Unfortunately, there’s no way to prevent someone from making a commit with your name and email. However, Git supports cryptographically signed commits using a GPG key. This allows GitHub to mark your commits as Verified when it can match your verified email to your GPG key. This won’t prevent someone from trying to forge your commits, but it will ensure your real commits can be properly verified.

Keybase and GPG

Installing Keybase

Ubuntu

64-bit
curl --remote-name https://prerelease.keybase.io/keybase_amd64.deb
sudo apt install ./keybase_amd64.deb
run_keybase
32-bit
curl --remote-name https://prerelease.keybase.io/keybase_i386.deb
sudo apt install ./keybase_i386.deb
run_keybase -g # run without GUI; it is not supported on 32-bit Linux

Mac

Install the Keybase.dmg available here

Installing GPG

Ubuntu

apt gnupg

Mac

brew install gnupg

GitHub and Keybase

From here on I assume you have created accounts on GitHub and Keybase.
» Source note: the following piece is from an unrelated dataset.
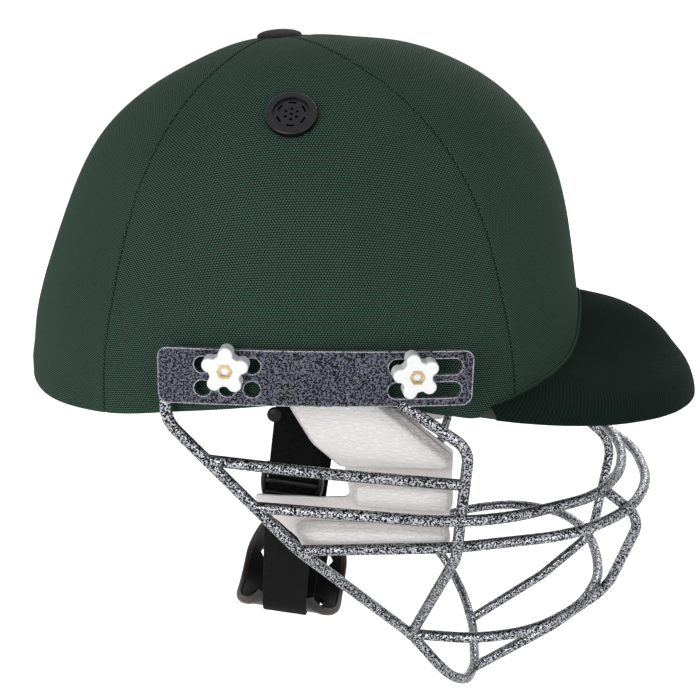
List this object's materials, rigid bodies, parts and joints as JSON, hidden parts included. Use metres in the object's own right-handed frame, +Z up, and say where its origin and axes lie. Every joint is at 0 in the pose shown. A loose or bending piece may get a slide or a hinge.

GitHub provides a settings page to set your GPG key; however, if you upload your raw GPG key from Keybase, it will likely contain a Keybase user reference: username@keybase.io.

This is not an active email address and therefore GitHub will not be able to verify it. It also doesn’t match the email address in your commits. So we need to do a few more things to get everything working.
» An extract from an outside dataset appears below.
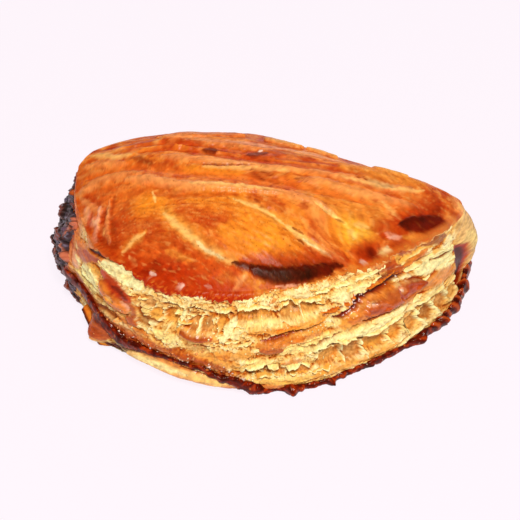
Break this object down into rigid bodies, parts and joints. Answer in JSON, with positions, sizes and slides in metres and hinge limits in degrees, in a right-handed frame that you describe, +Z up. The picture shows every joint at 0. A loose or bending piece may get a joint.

Updating the PGP key (from Keybase)

First, export your public and private keys from Keybase using the command:

keybase pgp export > keybase-public.key
keybase pgp export --secret > keybase-private.key

During the export process, Keybase will ask for your account password and prompt you to set a new password for the private key file.
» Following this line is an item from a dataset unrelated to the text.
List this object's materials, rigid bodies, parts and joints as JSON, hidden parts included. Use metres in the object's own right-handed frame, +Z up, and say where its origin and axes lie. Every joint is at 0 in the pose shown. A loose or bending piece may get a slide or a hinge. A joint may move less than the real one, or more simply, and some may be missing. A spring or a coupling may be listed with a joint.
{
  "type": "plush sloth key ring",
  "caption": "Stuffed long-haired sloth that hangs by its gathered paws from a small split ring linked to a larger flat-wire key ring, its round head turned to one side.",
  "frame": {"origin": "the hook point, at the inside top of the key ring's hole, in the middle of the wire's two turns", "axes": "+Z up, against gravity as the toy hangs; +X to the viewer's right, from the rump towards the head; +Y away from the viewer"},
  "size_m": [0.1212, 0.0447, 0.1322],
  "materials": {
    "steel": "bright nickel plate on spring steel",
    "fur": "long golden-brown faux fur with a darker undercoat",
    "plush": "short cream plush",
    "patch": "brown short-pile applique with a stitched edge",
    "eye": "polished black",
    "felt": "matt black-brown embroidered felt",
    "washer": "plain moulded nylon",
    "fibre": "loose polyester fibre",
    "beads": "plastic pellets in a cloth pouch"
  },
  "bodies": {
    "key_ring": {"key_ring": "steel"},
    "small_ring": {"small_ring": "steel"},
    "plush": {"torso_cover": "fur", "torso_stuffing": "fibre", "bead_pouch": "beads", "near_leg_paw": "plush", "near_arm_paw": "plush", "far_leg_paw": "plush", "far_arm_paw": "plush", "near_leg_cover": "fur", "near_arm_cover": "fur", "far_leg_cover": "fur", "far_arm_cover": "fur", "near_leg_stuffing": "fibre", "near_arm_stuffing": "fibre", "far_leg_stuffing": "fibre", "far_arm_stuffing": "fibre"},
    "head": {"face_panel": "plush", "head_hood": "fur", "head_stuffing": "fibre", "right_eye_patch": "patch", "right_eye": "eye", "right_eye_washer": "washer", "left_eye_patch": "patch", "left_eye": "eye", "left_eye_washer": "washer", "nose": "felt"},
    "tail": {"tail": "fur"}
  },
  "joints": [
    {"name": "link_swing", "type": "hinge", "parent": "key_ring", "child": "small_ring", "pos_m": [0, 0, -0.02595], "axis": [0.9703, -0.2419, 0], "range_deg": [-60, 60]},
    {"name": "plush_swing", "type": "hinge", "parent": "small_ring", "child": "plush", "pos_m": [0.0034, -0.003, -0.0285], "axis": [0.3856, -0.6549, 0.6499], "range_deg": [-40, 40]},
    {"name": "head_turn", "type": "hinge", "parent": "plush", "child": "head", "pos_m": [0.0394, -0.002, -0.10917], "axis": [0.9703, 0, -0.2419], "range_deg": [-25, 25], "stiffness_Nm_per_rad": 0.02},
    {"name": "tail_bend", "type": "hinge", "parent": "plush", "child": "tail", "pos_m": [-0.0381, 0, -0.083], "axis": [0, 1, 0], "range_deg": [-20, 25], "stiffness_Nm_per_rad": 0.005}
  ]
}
In the next step, you need to import the keys into GPG:

gpg --allow-secret-key-import --import keybase-private.key
gpg --import keybase-public.key

The import process will ask for the password you just assigned to your private key.

Adding new users

Now that you’ve imported the key into GPG, you need to modify the key to include your personal email or company email. If you haven’t configured anything, your identifier is probably <username>@keybase.io, otherwise it’s the email you set in Keybase.

gpg --edit-key <username>@keybase.io

This command opens the gpg> prompt and from there you’ll need to run the adduid command. It will ask for your real name (Real name) and email address (Email address), feel free to leave the comment (Comment) blank.

gpg> adduid
Real name: <your name>
Email address: <your email>
Comment:
You selected this USER-ID:
    "<your name> <your email>"

Change (N)ame, (C)omment, (E)mail or (O)kay/(Q)uit?

After providing your name and email, confirm with O and save to close gpg>.

Once done, you can send your updated key back to Keybase.

keybase pgp update

Trusting your GPG key

At this point, your key is not trusted by GPG and is marked as unknown (unknown).

If you’re following this tutorial specifically to sign git commits, it’s important that when auditing signatures (for example, with git log --show-signatures), you don’t see your signatures marked as untrustworthy (untrustworthy).

This can be done by opening gpg> again using gpg --edit-key <key> and selecting the trust option. I suggest using trust level 5 = I trust ultimately, as it’s your own key. After applying the change, use save to close.

Adding the key on GitHub

This is the easiest part, go to your Keybase profile (https://keybase.io/<username>) and click on the public key in the identity list.

Go to Settings > SSH and GPG keys on GitHub and add it with New GPG Key.

Signing Git commits

Finally, the last thing needed is to tell the git command to sign commits with your key.

Use the git config option user.signingkey to specify the key ID for git to use. You can get this from the GitHub GPG keys page where you added it, if you’re not sure what the ID is.

You can also require Git to sign all commits with the commit.gpgsign option:

git config --global user.signingkey <Key ID>
git config --global commit.gpgsign true

Verified Commits

Commits
Signed commits with Github’s verified badge

Any future commit from this system/user will be verified, proving that you are the author. Signing git commits won’t inhibit forgery, but it will provide assurance of real commits so they can be properly verified.